US and other western thinkers talk and write of a new leadership of the capitalist world now emerging. They shake their wise old heads and despair that the new power in the world wide capitalist system will not be led by the benign democracies of the west as previously. Instead the autocratic and centralised Communist Party of China and its vast machine will be the world's ultimate capitalist political 'model.' It is interesting that both the main party idealogues in China and the intellectuals in various western agencies and think tanks, like Chatham House and the 'Foriegn Affairs' journal, basically share the same view. Abandoning relatively recent assertions (eg GW Bush) that it is capitalism that produces democracy, the more pessimistic oracles of the 21st century seem to have a different take on the relationship between succesful capitalism and democracy it seems. As do their counterparts in the CCP.

But this line of reasoning is a cul de sac. In fact, historically speaking capitalism has had little to do with democracy.

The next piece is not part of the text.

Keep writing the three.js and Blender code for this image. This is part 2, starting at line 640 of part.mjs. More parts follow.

Those democratic gains forced open in the West in the first part of the twentieth century by workers and the women's movements have been effectively marginalised for decades. G.W. Bush may think that it matters which millionaire wins the US presidency. The poor in the US and the rest of the world have little regard for the impact on them of this sort of 'democratic' exercise. No. The key question for understanding the growth of China and its impact on the rest of the world is nothing to do with idle speculation about the integral links, or otherwise, between democracy and the market system; it is rather the question can China lead the world out of the capitalist crisis, opening the world to a new period of development? Is capitalism, albeit unevenly and brutally, creating, via China and the rest of the BRIC economies, a new epoch for itself and therefore for the rest of us?

Where are we now?

China's per capita GDP in 2013 was $6807. (GDP per capita is the worth of goods and services produced per year, per head of the population.) The US's was $53143. China's per capita GDP rose by nearly half since 2009. In the US it rose by $6000 approx. As Chinese Communist Party leaders often say, China, from the point of view of the overwhelming majority of its population, is still a developing country. It is the sheer size of China's population that means that China's overall GDP will outstrip that of the US's in the next decade or so.

It turns out that China is far from opening a new epoch for capitalism. China has been brutally effected by the current capitalist crisis and deep contradictions are emerging from beneath the surface of every day Chinese life.

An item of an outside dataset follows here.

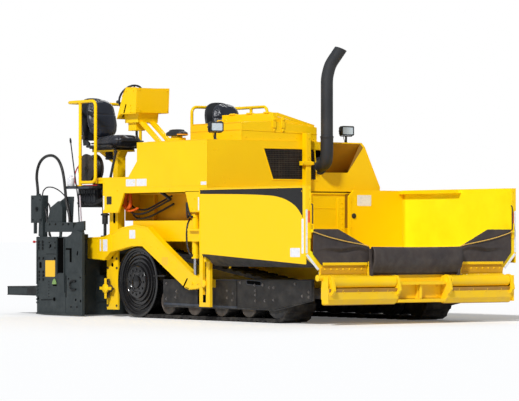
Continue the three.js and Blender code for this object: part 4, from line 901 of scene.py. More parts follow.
def cover_pieces():
    """Engine cover and hatch: folded lip, hinge knuckles and pin, pulls, prop lugs, rain gutter."""
    lid = Piece("hatch_fittings", YELLOW, "hatch_body")
    for x in (-780, -420, -60):
        lid.add(tube([(x, -352, 2556), (x + 110, -352, 2556)], 11, 14))
        lid.add(prism("front", [(-350, 2548), (-350, 2558), (-282, 2558), (-282, 2553)], x, x + 110))
    lid.add(tube(bent([(-640, 292, 2412), (-640, 330, 2420), (-440, 330, 2420), (-440, 292, 2412)], 14), 7, 10))
    lid.add(prisms("front", ([(-283, 2552), (300, 2406), (300, 2413), (-283, 2559)], -951, -944),
                   ([(-283, 2502), (300, 2402), (300, 2411), (-283, 2556)], 114, 121)))
    lid.done(bevel=2)
    iron = Piece("hatch_bolts", YELLOW, "hatch_body")
    for x in (-780, -420, -60):
        iron.add(bolts([(x + 30, -305, 2558), (x + 80, -305, 2558)], UP, 7))
    iron.done()
    cover = Piece("cover_fittings", YELLOW)
    cover.add(prism("front", [(-862, 2322), (302, 2290), (302, 2298), (-862, 2330)], 170, 175))
    cover.add(slab("side", -898, 168, 2326, 2333, -866, -860))
    cover.add(tube([(-898, -862, 2420), (168, -862, 2420)], 5, 8), tube([(171, -862, 2204), (171, -862, 2420)],
              5, 8))
    for y in (-395, -260):
        cover.add(prism("front", [(y, 2360), (y + 50, 2360), (y + 50, 2470), (y + 34, 2500), (y + 16, 2500),
                                  (y, 2470)], 171, 186))
        cover.add(lathe([(17, 0), (17, 5), (9, 6), (9, 14), (0, 15)], (186, y + 25, 2465), AHEAD, 16))
        cover.add(lathe([(20, 0), (20, 5), (11, 6), (11, 12), (0, 13)], (176, y + 25, 2330), AHEAD, 16))
    cover.add(block(-905, 175, -868, 306, 2201, 2210))
    cover.add(tube(bent([(-700, -600, 2436), (-700, -600, 2470), (-500, -600, 2470), (-500, -600, 2436)], 14),
                   7, 10))
    cover.done(bevel=2)
    heads = Piece("cover_bolts", YELLOW)
    heads.add(bolts(row((150, -860, 2260), (-850, -860, 2260), 6), RIGHT, 7))
    heads.add(bolts(row((170, -800, 2240), (170, 240, 2240), 5), AHEAD, 7))
    heads.done()


def exhaust_pieces():
    """Stack as one lathed tube along its route: joint band, swelled elbow, and a mouth rolled back inside."""
    route = bent([(62, 326, 1900), (230, 326, 1902), (335, 315, 1930), (360, 310, 2060), (360, 310, 2500),
                  (360, 310, 2990), (392, 336, 3150), (500, 420, 3345)], 62, 9)
    gone = np.concatenate([[0], np.cumsum(np.linalg.norm(np.diff(route, axis=0), axis=1))])
    joint = np.interp(2255, route[:, 2], gone)
    at = np.unique(np.concatenate([np.linspace(0, gone[-1], 90), joint + np.array([-14, -8, -4, 0, 6])]))
    spots = np.stack([np.interp(at, gone, route[:, c]) for c in range(3)], 1)
    girth = np.where(at < joint, 79.5, 76.0) + 5 * np.exp(-((at - joint + 6) / 7) ** 2)
    points, faces = tube(spots, girth, 40, caps=False)
    rings = points.reshape(-1, 40, 3)
    slant = unit(spots[-1] - spots[-2])
    level = rings[-1].mean(0)
    mouth = rings[-1] - slant * ((rings[-1] - level) @ [0.0, 0.25, 0.7])[:, None]
    inner = level + (mouth - level) * 0.91
    deep = rings[-7].mean(0) + (rings[-7] - rings[-7].mean(0)) * 0.90
    deeper = rings[-16].mean(0) + (rings[-16] - rings[-16].mean(0)) * 0.88
    rings = np.concatenate([rings[:-1], [mouth, inner, deep, deeper]])
    pipe = make("exhaust_stack", STACK, loft(rings), smooth=50)
    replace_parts(pipe, "exhaust_pipe")
    band = Piece("exhaust_clamps", STACK)
    band.add(lathe([(78, 0), (84, 2), (84, 20), (78, 22)], (360, 310, 2246), UP, 40))
    band.add(block(352, 372, 222, 238, 2244, 2270), tube([(340, 230, 2257), (384, 230, 2257)], 5, 8))
    band.add(lathe([(76, 0), (110, 2), (110, 12), (84, 16), (80, 22)], (190, 326, 1901), AHEAD, 40))
    band.add(bolts(ring_of((202, 326, 1901), AHEAD, 97, 6), AHEAD, 8))
    band.add(prism("front", [(258, 1900), (300, 1960), (300, 2090), (240, 2090), (240, 1900)], 66, 74))
    band.done()
    # near-black sheet at the back of the pocket behind the stack: painted shade
    make("exhaust_well_painted_shade", PAINTED_GAP_SHADE, block(61, 63, 230, 478, 1822, 2098))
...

It has been the case for a decade that UN figures show social upheaval in China competing with that of South Africa as the most prononounced in the world. Now government debts in China have balooned to 240% of GDP as more and more social measures are required to 'flatten' social unrest and deal with the estimated extra 30 million thrown out of work by the collapse of the US import market. As government debt has expanded so quickly debt interest is high. This year China is set to pay an interest bill of about $1.7 Trillion (an amount that is larger than the total economies of South Korea, Mexico and Indonesia.)  The Chinese population have, in the meantime, been exhorted to 'work hard and live plainly; do not wallow in luxuries and pleasures' by President Xi Jinping. At the end of October this year Chinese officials announced the lowest quarterly growth rate in the economy for five years (7.3%) and warned the Chinese people that they should prepare for 'a new normal' of slower economic expansion.  But when an estimated 32% of new credit received by companies and agencies is used for paying off interest in loans and $1290  of China's per capita GDP (see above) is debt servicing, then productive expansion is undermined.

These trends show how modern China, with one leap, is moving from the productive expansion of its economic life, initially stimulated by the market ushered in by Deng Xiaoping in the late 1980s, directly to the economic 'debt model' followed by the decaying West for the last forty years. There is not a new model of capitalism here; there is no great rennaissance of the market system with a new vision of a dramatically reorganised world premised on its emergence. Rather the slow, painful history of vigour and victory followed by decline and decay witnessed over a century in Britain, rather less in the case of the US is now repeating itself, this time not accompanied by great new technological breakthroughs, over a period of a few decades, in the case of a barely developing China. The historical cycle of capitalism is repeating itself, in compressed ways, less creatively, with less hope for the future.

The leadership of the CCP is of course responding to these realities but in the classic way of those bureacratic castes that have emerged, increasingly distantly from some great social tumult which remains the entirely theoretical grounds of their own legitimacy. In fact they respond in all the colours of the political rainbow, levened only by self interest. As the market grows in its power and influence in Chinese society so the bureaucracy defends its role in meeting society's needs by being the managers of that market. Moral and judicial campaigns are carried out against corruption in the state machine as greater demands are made on the people encouraging the virtues of thrift. The reality is, as the sea of corruption bubbles over, that the market is remaking the political leadership in China and not the otherway around. Indeed some of the main targets of the CCP's anti-corruption campaign have been seen as political critics of the leading CCP faction rather than the source of greedy malpractice. The growing political corruption of the CCP echoes the growing day to day dynamics of the relations between the people and their state, the state with enterprises, the enterprises with the state, and on it goes. The political crisis in China is supressed only by the governement's perceived role in the massive expansion of living standards. It is no longer seen as a moral force. The vast majority of ordinary Chinese people will therefore not willingly 'prepare for the new normal.'  And capitalism has not embarked on a new stage of history; a new global adventure. It turns out that project will be of an entirely different character and be in entirely other peoples' hands.